By Christian Hannah
1999’s Walking with Dinosaurs is arguably one of the most pivotal moments in time for paleo-media. Before then, Hollywood-level VFX were mainly used for movies and general entertainment. But showrunner Tim Haines and his team did something revolutionary: he used CGI and animatronics to bring dinosaurs back to life for a nature documentary, allowing audiences to visualize an approximation of dinosaurs and other prehistoric creatures living life as actual animals. Few documentaries were able to come close to its achievement. Twenty-three years later, the world was once again blown away by a docuseries depiction of prehistoric creatures. Twenty-three years later, BBC and Apple TV+ gave us Prehistoric Planet.
Taking format inspiration from Planet Earth, even going as far as to get David Attenborough to narrate, Prehistoric Planet was lauded by critics and audiences for its incredible VFX, but also for how authentically it presented prehistoric life. It really felt like a camera crew went out an filmed dinosaurs, pterosaurs, and other animals in the late Cretaceous.
I sincerely enjoyed season one of Prehistoric Planet quite a bit, and it features the best dinosaur CGI I have ever seen. Season two is hard to talk about, because while it has no overt issues, it retreads familiar ground to a fault. It stays in the same time period as season one and even covers some of the same animals as the first season. Considering both season one and two had 5 episodes each, the show would have been better off having one 10-episode season. Alas, we instead had a season 2 that feels repetitive.
Thankfully, Prehistoric Planet: Ice Age already fixes my main problem with season 2 by shifting topics entirely. Now, we follow what life was like roughly 300,000 years ago, long after the dinosaurs went extinct.
Another core difference between this season and the previous entries is that unlike the first two David Attenborough-narrated seasons, this season is narrated by Tom Hiddleston. Some fans might be disappointed by Attenborough not returning, but Hiddleston as his replacement was a fine pick to replace him. He does the job about as well as Attenborough, and he does not impact the quality of this season in any way.
Once again, the visuals are outstanding. This show has legitimately some of the best VFX I’ve ever seen on television. The fur on some of these creatures is so intricately detailed. There is a Gigantopithecus (the largest ape ever known), featured in an episode, and it visually rivals the quality of the apes in Kingdom of the Planet of the Apes. Other animals, like woolly mammoths, are given an interesting new look. Unlike previous reconstructions, where they have some fur on them, these creatures are caked in layers of thick fur, much like a musk ox. There are also creatures that haven’t been portrayed in a major documentary like this in quite some time. One such example being the Macrauchenia, those camel-looking animals with an elephant-like trunk in the animated movie Ice Age. In Prehistoric Planet: Ice Age, they do away with the trunk and give it a more squishy, bulgy-looking nose.

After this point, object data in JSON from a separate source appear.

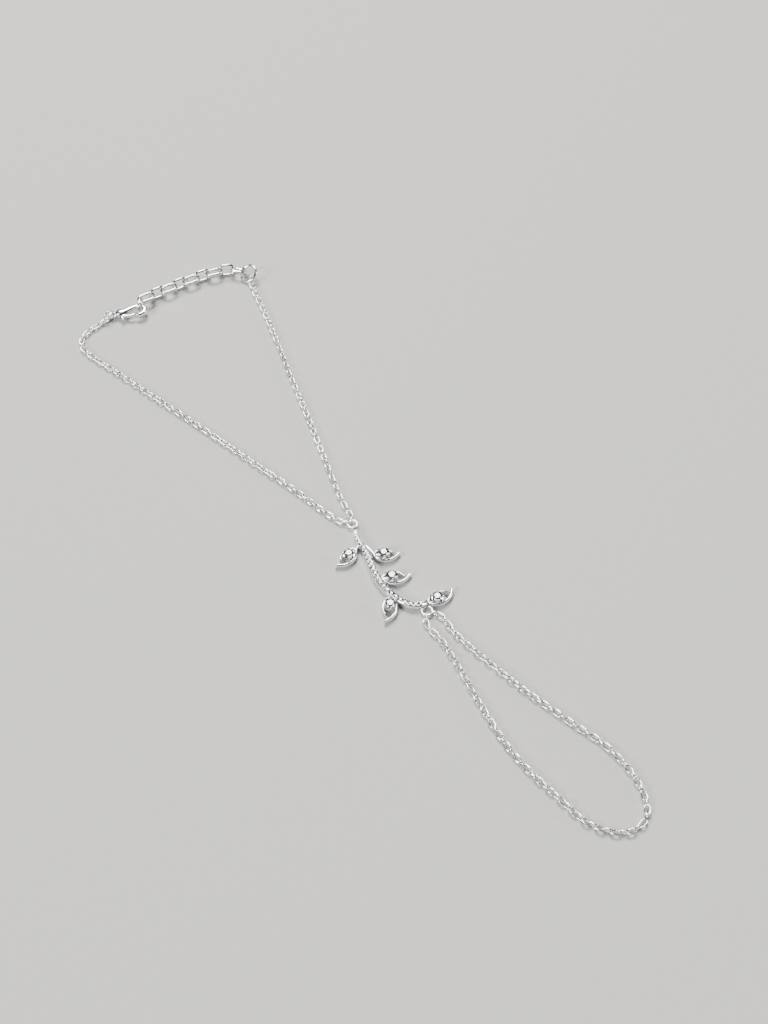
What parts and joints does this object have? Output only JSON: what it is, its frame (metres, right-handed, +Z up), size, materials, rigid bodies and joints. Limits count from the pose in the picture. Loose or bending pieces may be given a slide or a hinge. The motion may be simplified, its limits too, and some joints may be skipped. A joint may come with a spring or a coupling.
{
  "type": "hand chain bracelet",
  "caption": "Silver hand chain bracelet lying flat: clasped wrist chain with an extender, a stone-set leafy vine and a fine chain loop for the finger.",
  "frame": {"origin": "under the middle of the whole piece, on the surface it lies on", "axes": "+Z up from the surface, +Y along the bracelet towards the clasp and extender, -Y towards the finger loop"},
  "size_m": [0.0439, 0.159, 0.003],
  "materials": {
    "silver": "polished silver",
    "stone": "clear, cut and polished"
  },
  "bodies": {
    "bracelet": {"vine": "silver", "pave_stones": "stone", "leaf_stone_1": "stone", "leaf_stone_2": "stone", "leaf_stone_3": "stone", "leaf_stone_4": "stone", "leaf_stone_5": "stone", "junction_ring": "silver", "wrist_chain_clasp_side": "silver", "wrist_chain_extender_side": "silver", "finger_chain": "silver", "clasp_ring": "silver", "clasp_body": "silver", "extender_link_1": "silver", "extender_link_2": "silver", "extender_link_3": "silver", "extender_link_4": "silver", "extender_link_5": "silver", "extender_link_6": "silver", "extender_link_7": "silver", "extender_link_8": "silver", "extender_link_9": "silver", "extender_link_10": "silver", "extender_end_ring": "silver", "extender_joining_ring": "silver"},
    "clasp_lever": {"clasp_lever": "silver"}
  },
  "joints": [
    {"name": "clasp_lever_hinge", "type": "hinge", "parent": "bracelet", "child": "clasp_lever", "pos_m": [-0.01013, 0.07651, 0.00106], "axis": [-0.0796, 0.0354, 0.9962], "range_deg": [0, 24], "stiffness_Nm_per_rad": 0.002, "springref_deg": -2.86}
  ]
}
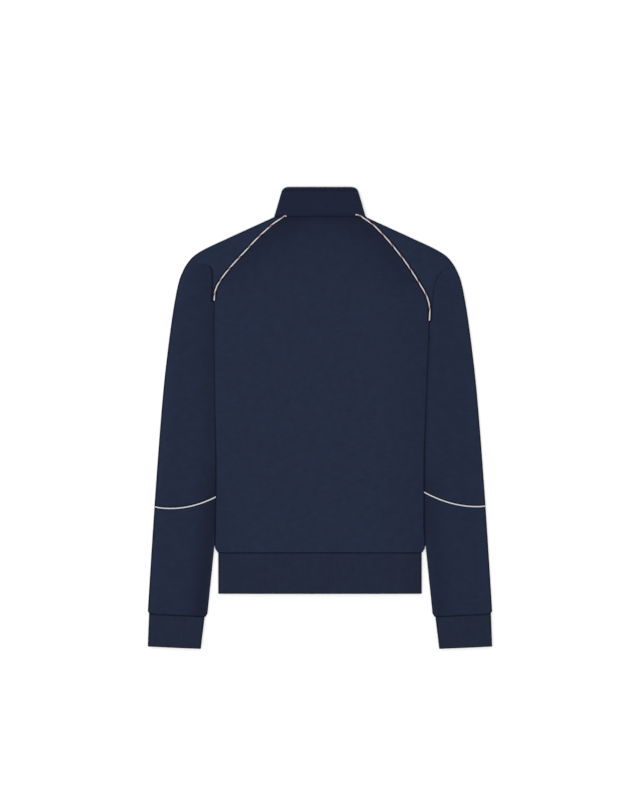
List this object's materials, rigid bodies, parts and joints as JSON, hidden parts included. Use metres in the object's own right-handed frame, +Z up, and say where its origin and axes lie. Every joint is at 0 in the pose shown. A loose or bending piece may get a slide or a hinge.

It may not sound like a lot, but with creatures that haven’t been shown to a wide audience in over 20 years, documentaries like this really should be showing what these animals look like according to what modern studies show. We are lucky that this series excels so thoroughly at that.
There is also a lot of variety in locations in the series. The ice age was not just constant snow and ice everywhere, and this season makes sure you know this. In fact, you see how the ice age affected the entire globe, including Australia, which became extremely dry and created vast deserts, and we also see some of the strangest creatures to have lived since the dinosaurs went extinct.
But while this season has some jaw-dropping achievements, it is not without flaws. For one, the music isn’t as memorable as the first two seasons. The first two had a grand theme that doesn’t appear here. Especially compared to the very character-driven score in Walking with Beasts, nothing about the music here stands out. The other core issue is that the science is way too oversimplified. For about two-thirds of the animals featured in the season, they don’t say their names, they just give a vague description of them. This is a problem because the whole point of a nature documentary like this is to educate the viewer on what they are watching. You cannot just refer to a Megalonyx as a mere “ground sloth” and nothing more when you feature two other species of ground sloth in the show and even mention that there are over fifty different species of ground sloth. It is not just confusing from a perspective of not being able to tell some animals apart, but also from a location perspective. The show does not always tell you what place it is currently focusing on, so when it moves on to a new location, I often felt disoriented.
Despite its faults, Prehistoric Planet: Ice Age is still a very good paleo documentary. It has VFX that rivals even the best blockbusters’ animal CGI, truly compelling theories about just what happened during this frosty time period, and portrayals of fascinating creatures that don’t always get the limelight. If any of that sounds intriguing to you, I would highly recommend this series.